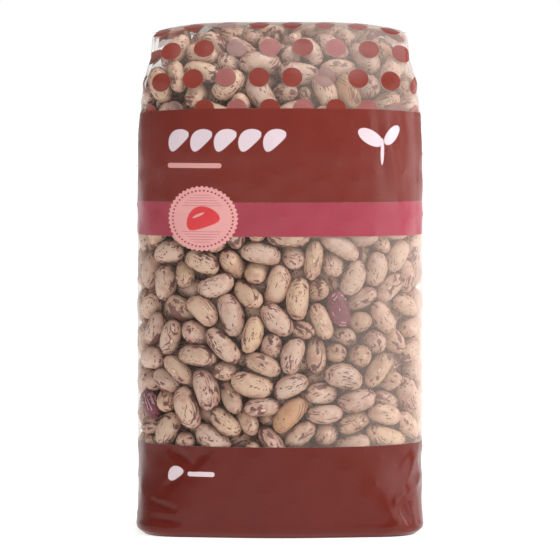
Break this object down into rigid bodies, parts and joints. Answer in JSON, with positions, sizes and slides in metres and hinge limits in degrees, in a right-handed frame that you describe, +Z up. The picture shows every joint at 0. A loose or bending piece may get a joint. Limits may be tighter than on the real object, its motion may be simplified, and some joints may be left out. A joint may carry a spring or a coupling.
{
  "type": "bag of dried beans",
  "caption": "Sealed clear film bag of dried speckled beans, printed in plain bands and dots, with side gussets, a folded top seal and a flat base.",
  "frame": {"origin": "middle of the flat base, on the surface that the bag stands on", "axes": "+Z up to the folded top seal, the printed front panel faces -Y, the side gussets face +X and -X"},
  "size_m": [0.1148, 0.0756, 0.2015],
  "materials": {
    "printed_film": "satin",
    "clear_film": "gloss",
    "beans": "satin"
  },
  "bodies": {
    "root": {"bean_bag": "printed_film"}
  },
  "joints": []
}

> **GIVEN PROBLEM**:
Repeat the listing above without any change.

> **RESULT FOR THIS TASK**:
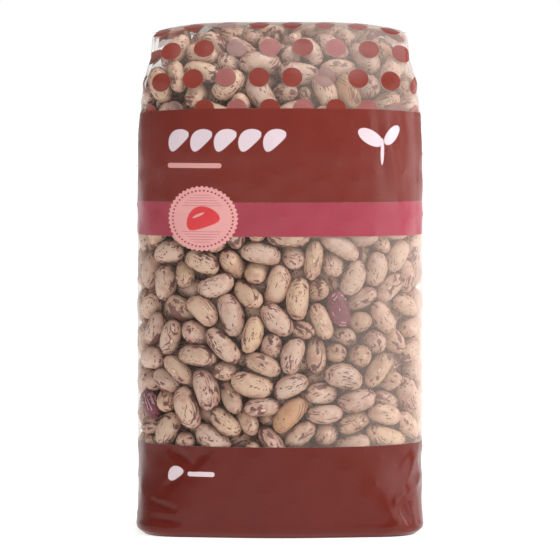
Break this object down into rigid bodies, parts and joints. Answer in JSON, with positions, sizes and slides in metres and hinge limits in degrees, in a right-handed frame that you describe, +Z up. The picture shows every joint at 0. A loose or bending piece may get a joint. Limits may be tighter than on the real object, its motion may be simplified, and some joints may be left out. A joint may carry a spring or a coupling.
{
  "type": "bag of dried beans",
  "caption": "Sealed clear film bag of dried speckled beans, printed in plain bands and dots, with side gussets, a folded top seal and a flat base.",
  "frame": {"origin": "middle of the flat base, on the surface that the bag stands on", "axes": "+Z up to the folded top seal, the printed front panel faces -Y, the side gussets face +X and -X"},
  "size_m": [0.1148, 0.0756, 0.2015],
  "materials": {
    "printed_film": "satin",
    "clear_film": "gloss",
    "beans": "satin"
  },
  "bodies": {
    "root": {"bean_bag": "printed_film"}
  },
  "joints": []
}